Parce qu’ils tiennent un bout de certaines questions, les jurisconsultes s’imaginent assez volontiers qu’elles leur appartiennent tout entières ; et ils parlent couramment de a leur science, » comme fait de la sienne un physiologiste ou un astronome. Il y a toutefois une différence, et elle n’est pas petite. Si j’ignore les élémens mêmes de l’astronomie ou de la physiologie, c’est avec raison que l’on me dénie le droit d’en parler, attendu qu’après tout, ni mon état, ni ma fortune ou ma sécurité, ni mon honneur ne dépendent de connaître la théorie de la circulation, et bien moins encore, je pense, de la conjonction de Vénus avec le Soleil.
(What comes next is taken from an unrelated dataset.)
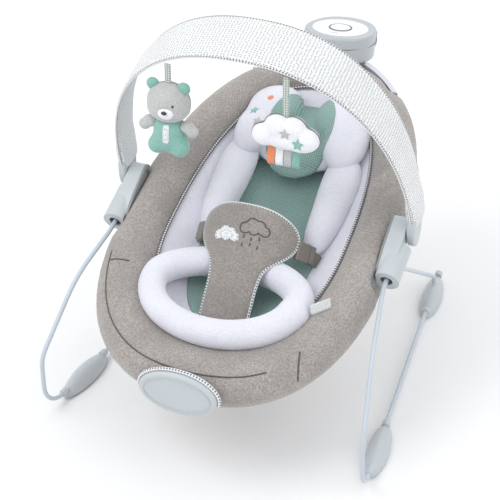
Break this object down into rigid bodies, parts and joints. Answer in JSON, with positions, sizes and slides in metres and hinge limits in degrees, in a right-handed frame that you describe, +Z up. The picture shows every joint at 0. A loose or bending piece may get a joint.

Mais si je me trompe sur la matière du droit, on me le prouve, en fait, chèrement ou durement ; il y va de tous mes intérêts, voilà pour la pratique ; et, en théorie, conséquemment, tout ce que l’on peut faire, c’est de me montrer mon erreur, et de ruiner du même coup ma critique, mais non pas simplement et dédaigneusement me renvoyer à l’école.

Formalistes qu’ils sont, par étude et par profession, on ne saurait trop rappeler aux jurisconsultes que les formes n’existent pas en elles-mêmes ni pour elles-mêmes, mais seulement, et à la manière des cérémonies ou des observances du culte, comme conservatoires du fond.